>> Start Information shown
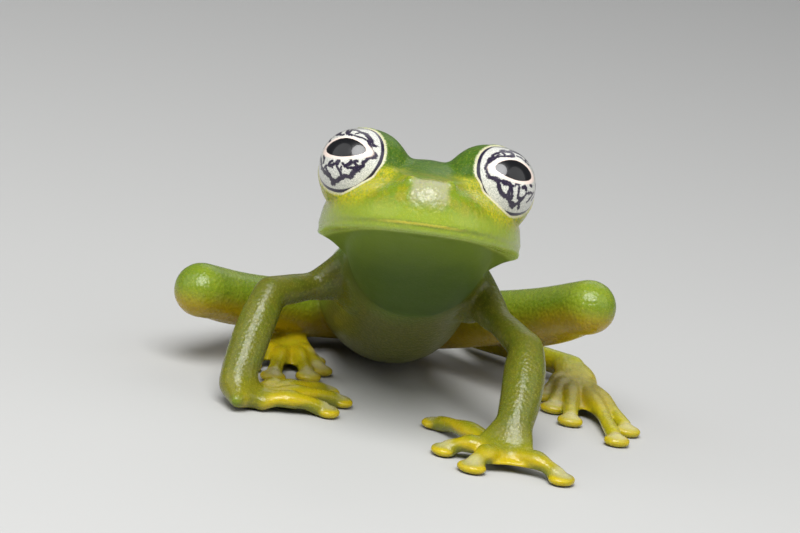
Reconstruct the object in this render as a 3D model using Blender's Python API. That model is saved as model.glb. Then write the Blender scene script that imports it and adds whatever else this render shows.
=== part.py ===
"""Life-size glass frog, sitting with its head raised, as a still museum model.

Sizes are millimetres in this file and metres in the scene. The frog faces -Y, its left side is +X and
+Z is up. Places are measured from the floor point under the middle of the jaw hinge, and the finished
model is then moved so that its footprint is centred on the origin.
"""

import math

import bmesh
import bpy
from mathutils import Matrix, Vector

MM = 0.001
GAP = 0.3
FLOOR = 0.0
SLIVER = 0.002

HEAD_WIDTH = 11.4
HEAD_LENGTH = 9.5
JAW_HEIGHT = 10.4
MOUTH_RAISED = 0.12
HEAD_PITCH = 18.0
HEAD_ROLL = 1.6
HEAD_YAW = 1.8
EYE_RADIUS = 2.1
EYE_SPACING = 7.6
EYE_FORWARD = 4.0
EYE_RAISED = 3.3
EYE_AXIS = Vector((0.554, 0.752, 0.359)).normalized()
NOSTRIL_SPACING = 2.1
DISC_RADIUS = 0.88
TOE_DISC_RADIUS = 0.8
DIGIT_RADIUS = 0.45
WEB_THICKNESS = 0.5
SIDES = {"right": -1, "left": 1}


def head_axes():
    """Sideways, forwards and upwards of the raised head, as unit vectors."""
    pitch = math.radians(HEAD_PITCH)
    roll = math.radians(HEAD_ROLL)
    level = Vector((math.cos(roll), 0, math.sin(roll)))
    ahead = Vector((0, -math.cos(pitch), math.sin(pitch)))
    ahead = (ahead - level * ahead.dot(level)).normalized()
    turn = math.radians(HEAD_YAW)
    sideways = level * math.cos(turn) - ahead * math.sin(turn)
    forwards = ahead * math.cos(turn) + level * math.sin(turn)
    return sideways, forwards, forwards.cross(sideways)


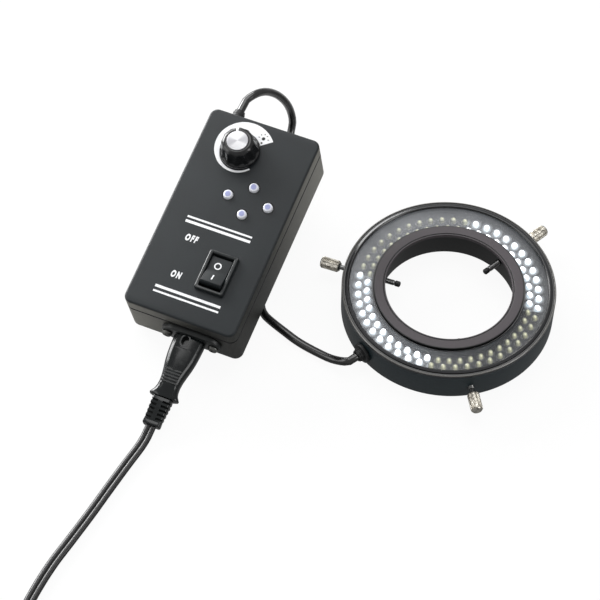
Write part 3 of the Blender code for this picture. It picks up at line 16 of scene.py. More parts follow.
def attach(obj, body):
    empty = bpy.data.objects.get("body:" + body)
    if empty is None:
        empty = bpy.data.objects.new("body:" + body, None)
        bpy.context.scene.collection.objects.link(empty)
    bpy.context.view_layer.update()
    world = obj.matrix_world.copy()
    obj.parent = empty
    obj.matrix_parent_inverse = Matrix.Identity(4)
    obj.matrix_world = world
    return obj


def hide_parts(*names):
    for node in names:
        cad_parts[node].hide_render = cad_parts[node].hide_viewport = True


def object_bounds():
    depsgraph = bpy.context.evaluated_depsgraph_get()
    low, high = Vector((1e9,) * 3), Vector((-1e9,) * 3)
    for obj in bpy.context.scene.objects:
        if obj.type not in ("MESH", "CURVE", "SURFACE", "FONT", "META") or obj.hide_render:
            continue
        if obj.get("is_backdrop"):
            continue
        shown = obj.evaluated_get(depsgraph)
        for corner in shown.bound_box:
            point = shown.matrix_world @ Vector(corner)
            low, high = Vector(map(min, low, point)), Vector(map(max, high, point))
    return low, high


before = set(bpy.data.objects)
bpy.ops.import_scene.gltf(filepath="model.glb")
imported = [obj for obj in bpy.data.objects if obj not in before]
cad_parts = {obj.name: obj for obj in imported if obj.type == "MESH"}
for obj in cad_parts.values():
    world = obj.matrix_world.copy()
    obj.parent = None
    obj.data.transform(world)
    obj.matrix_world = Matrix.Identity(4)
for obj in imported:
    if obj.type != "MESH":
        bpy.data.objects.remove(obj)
>> End Information shown
# To be done
Quote the records above from their first line through the line containing "bpy.context.view_layer.update()", both ends included.

# Answer to the problem
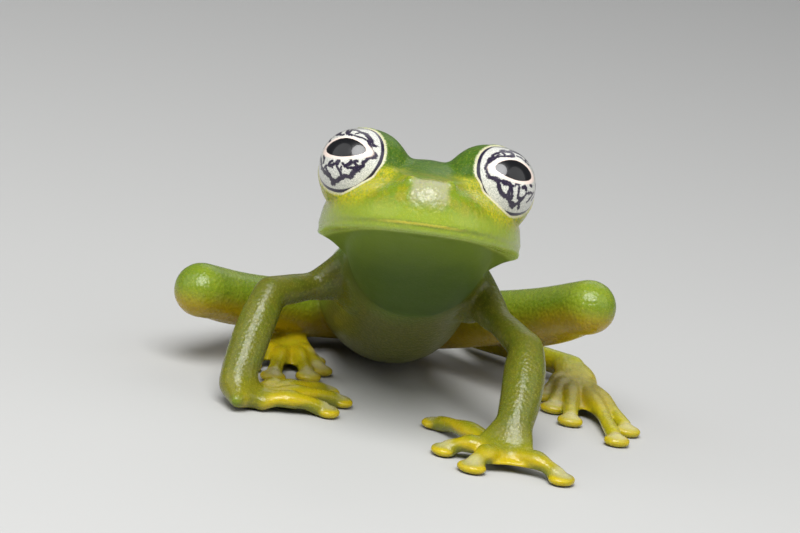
Reconstruct the object in this render as a 3D model using Blender's Python API. That model is saved as model.glb. Then write the Blender scene script that imports it and adds whatever else this render shows.
=== part.py ===
"""Life-size glass frog, sitting with its head raised, as a still museum model.

Sizes are millimetres in this file and metres in the scene. The frog faces -Y, its left side is +X and
+Z is up. Places are measured from the floor point under the middle of the jaw hinge, and the finished
model is then moved so that its footprint is centred on the origin.
"""

import math

import bmesh
import bpy
from mathutils import Matrix, Vector

MM = 0.001
GAP = 0.3
FLOOR = 0.0
SLIVER = 0.002

HEAD_WIDTH = 11.4
HEAD_LENGTH = 9.5
JAW_HEIGHT = 10.4
MOUTH_RAISED = 0.12
HEAD_PITCH = 18.0
HEAD_ROLL = 1.6
HEAD_YAW = 1.8
EYE_RADIUS = 2.1
EYE_SPACING = 7.6
EYE_FORWARD = 4.0
EYE_RAISED = 3.3
EYE_AXIS = Vector((0.554, 0.752, 0.359)).normalized()
NOSTRIL_SPACING = 2.1
DISC_RADIUS = 0.88
TOE_DISC_RADIUS = 0.8
DIGIT_RADIUS = 0.45
WEB_THICKNESS = 0.5
SIDES = {"right": -1, "left": 1}


def head_axes():
    """Sideways, forwards and upwards of the raised head, as unit vectors."""
    pitch = math.radians(HEAD_PITCH)
    roll = math.radians(HEAD_ROLL)
    level = Vector((math.cos(roll), 0, math.sin(roll)))
    ahead = Vector((0, -math.cos(pitch), math.sin(pitch)))
    ahead = (ahead - level * ahead.dot(level)).normalized()
    turn = math.radians(HEAD_YAW)
    sideways = level * math.cos(turn) - ahead * math.sin(turn)
    forwards = ahead * math.cos(turn) + level * math.sin(turn)
    return sideways, forwards, forwards.cross(sideways)


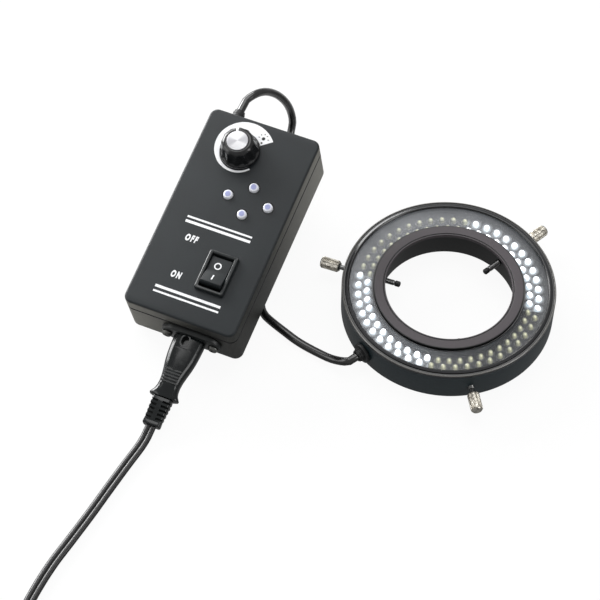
Write part 3 of the Blender code for this picture. It picks up at line 16 of scene.py. More parts follow.
def attach(obj, body):
    empty = bpy.data.objects.get("body:" + body)
    if empty is None:
        empty = bpy.data.objects.new("body:" + body, None)
        bpy.context.scene.collection.objects.link(empty)
    bpy.context.view_layer.update()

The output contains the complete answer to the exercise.